------ PROVIDED DATA

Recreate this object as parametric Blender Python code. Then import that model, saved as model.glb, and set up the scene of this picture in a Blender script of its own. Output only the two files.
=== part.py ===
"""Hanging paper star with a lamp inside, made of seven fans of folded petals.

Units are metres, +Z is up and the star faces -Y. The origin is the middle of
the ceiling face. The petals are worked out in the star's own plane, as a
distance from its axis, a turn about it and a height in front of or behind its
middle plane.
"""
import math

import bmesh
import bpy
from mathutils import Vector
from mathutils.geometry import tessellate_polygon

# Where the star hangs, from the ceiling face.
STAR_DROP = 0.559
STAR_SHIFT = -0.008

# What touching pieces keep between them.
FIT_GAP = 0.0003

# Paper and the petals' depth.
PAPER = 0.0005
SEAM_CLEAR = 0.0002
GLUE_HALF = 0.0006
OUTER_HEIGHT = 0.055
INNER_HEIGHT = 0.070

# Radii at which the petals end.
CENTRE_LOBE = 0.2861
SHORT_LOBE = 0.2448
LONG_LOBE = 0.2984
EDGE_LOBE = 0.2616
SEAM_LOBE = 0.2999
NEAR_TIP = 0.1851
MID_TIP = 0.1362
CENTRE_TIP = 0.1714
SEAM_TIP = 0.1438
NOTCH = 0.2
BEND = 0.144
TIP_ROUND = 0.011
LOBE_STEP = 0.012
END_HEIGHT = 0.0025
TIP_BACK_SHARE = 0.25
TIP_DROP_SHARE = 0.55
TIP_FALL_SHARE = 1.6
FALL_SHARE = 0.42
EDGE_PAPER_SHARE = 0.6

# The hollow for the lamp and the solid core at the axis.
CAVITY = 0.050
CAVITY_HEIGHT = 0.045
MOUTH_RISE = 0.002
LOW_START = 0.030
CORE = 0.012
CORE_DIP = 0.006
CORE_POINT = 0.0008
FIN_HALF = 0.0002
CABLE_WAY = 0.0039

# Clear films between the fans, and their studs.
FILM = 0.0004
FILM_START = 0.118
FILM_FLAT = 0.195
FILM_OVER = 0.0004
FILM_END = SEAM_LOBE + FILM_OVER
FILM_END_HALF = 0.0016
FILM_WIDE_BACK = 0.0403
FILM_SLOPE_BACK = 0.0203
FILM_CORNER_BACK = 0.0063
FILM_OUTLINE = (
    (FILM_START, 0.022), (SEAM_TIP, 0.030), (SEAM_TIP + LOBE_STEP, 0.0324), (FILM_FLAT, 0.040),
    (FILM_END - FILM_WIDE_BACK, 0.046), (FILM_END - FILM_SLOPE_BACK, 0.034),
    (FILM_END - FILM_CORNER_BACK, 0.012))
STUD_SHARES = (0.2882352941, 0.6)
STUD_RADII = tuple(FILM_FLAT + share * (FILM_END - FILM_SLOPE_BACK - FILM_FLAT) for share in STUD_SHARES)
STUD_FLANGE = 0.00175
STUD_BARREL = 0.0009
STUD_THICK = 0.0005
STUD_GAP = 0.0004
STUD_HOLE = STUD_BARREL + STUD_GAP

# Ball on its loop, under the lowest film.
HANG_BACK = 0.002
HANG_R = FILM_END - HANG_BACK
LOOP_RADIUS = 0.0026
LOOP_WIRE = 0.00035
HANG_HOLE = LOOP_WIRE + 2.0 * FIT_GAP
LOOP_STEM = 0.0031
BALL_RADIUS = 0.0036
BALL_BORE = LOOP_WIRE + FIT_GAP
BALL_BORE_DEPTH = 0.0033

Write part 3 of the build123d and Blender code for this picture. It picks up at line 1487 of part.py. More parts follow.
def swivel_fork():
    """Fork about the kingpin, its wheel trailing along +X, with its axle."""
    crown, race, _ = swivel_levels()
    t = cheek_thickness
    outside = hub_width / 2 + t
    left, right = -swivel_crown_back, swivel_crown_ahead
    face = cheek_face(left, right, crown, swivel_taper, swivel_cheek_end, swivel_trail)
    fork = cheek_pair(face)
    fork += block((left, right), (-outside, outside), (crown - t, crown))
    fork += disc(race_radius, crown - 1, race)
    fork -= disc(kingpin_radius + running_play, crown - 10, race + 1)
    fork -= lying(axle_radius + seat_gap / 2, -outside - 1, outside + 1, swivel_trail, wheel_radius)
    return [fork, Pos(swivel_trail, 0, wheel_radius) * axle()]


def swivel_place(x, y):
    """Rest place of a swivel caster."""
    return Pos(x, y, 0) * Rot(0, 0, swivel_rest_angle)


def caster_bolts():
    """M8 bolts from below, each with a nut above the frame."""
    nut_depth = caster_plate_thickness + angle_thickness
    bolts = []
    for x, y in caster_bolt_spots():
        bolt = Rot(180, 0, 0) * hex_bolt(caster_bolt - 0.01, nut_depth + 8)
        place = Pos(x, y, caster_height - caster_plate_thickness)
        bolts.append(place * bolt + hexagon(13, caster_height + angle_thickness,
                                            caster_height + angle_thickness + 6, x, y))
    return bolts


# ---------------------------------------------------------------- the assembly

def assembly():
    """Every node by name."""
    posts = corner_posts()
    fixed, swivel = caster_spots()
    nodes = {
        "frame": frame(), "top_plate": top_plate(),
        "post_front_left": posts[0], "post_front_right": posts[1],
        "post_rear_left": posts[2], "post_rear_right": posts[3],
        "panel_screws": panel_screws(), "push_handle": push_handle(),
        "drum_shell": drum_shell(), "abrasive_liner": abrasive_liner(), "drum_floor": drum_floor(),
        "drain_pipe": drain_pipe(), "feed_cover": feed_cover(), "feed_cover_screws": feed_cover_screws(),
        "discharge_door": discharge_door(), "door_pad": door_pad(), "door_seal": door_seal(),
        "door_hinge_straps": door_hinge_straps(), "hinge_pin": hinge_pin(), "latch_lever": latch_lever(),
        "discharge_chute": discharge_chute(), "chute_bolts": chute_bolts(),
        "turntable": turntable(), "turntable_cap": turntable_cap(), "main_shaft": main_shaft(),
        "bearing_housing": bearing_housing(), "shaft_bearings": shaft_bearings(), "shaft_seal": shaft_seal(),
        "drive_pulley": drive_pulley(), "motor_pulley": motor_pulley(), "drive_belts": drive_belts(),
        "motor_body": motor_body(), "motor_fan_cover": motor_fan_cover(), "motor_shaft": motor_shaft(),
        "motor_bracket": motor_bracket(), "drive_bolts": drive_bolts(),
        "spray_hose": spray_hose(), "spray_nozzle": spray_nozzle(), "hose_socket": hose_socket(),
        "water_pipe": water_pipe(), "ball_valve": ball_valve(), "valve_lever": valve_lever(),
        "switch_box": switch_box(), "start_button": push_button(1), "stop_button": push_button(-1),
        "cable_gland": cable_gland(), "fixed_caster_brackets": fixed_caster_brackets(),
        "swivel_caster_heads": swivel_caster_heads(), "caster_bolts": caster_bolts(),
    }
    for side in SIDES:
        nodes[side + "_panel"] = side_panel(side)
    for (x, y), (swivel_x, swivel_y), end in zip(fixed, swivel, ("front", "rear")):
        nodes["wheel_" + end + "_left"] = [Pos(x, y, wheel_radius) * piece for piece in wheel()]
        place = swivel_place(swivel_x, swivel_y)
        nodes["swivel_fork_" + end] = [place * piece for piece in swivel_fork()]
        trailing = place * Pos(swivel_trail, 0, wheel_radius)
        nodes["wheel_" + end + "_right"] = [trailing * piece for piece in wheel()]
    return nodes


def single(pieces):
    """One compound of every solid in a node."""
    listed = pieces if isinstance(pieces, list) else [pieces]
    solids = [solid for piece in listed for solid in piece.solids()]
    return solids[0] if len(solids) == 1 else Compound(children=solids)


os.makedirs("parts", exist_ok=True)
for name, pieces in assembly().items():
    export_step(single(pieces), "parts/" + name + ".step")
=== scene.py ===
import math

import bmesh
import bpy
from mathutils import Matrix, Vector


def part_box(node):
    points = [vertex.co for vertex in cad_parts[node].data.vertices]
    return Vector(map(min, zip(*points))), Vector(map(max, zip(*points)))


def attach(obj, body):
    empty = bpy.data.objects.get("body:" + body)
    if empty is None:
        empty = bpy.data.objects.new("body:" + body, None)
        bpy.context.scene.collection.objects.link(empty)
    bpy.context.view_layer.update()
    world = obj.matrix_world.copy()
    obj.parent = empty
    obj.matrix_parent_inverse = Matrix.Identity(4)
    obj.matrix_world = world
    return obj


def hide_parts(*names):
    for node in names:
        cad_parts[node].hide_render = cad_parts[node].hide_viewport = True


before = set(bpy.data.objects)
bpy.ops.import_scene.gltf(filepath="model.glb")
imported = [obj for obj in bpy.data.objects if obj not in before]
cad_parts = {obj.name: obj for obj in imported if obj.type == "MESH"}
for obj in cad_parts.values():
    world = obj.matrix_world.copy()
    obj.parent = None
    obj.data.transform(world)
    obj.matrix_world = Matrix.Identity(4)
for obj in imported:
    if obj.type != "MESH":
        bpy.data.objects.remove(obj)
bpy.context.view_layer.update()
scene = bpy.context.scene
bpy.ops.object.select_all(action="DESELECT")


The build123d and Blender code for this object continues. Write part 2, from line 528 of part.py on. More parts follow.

------------

▶ _EXERCISE AIM_
Look through the listing above. Pick out each line with "Blender" and copy it.

▶ _RESPONSE_
Recreate this object as parametric Blender Python code. Then import that model, saved as model.glb, and set up the scene of this picture in a Blender script of its own. Output only the two files.
Write part 3 of the build123d and Blender code for this picture. It picks up at line 1487 of part.py. More parts follow.
The build123d and Blender code for this object continues. Write part 2, from line 528 of part.py on. More parts follow.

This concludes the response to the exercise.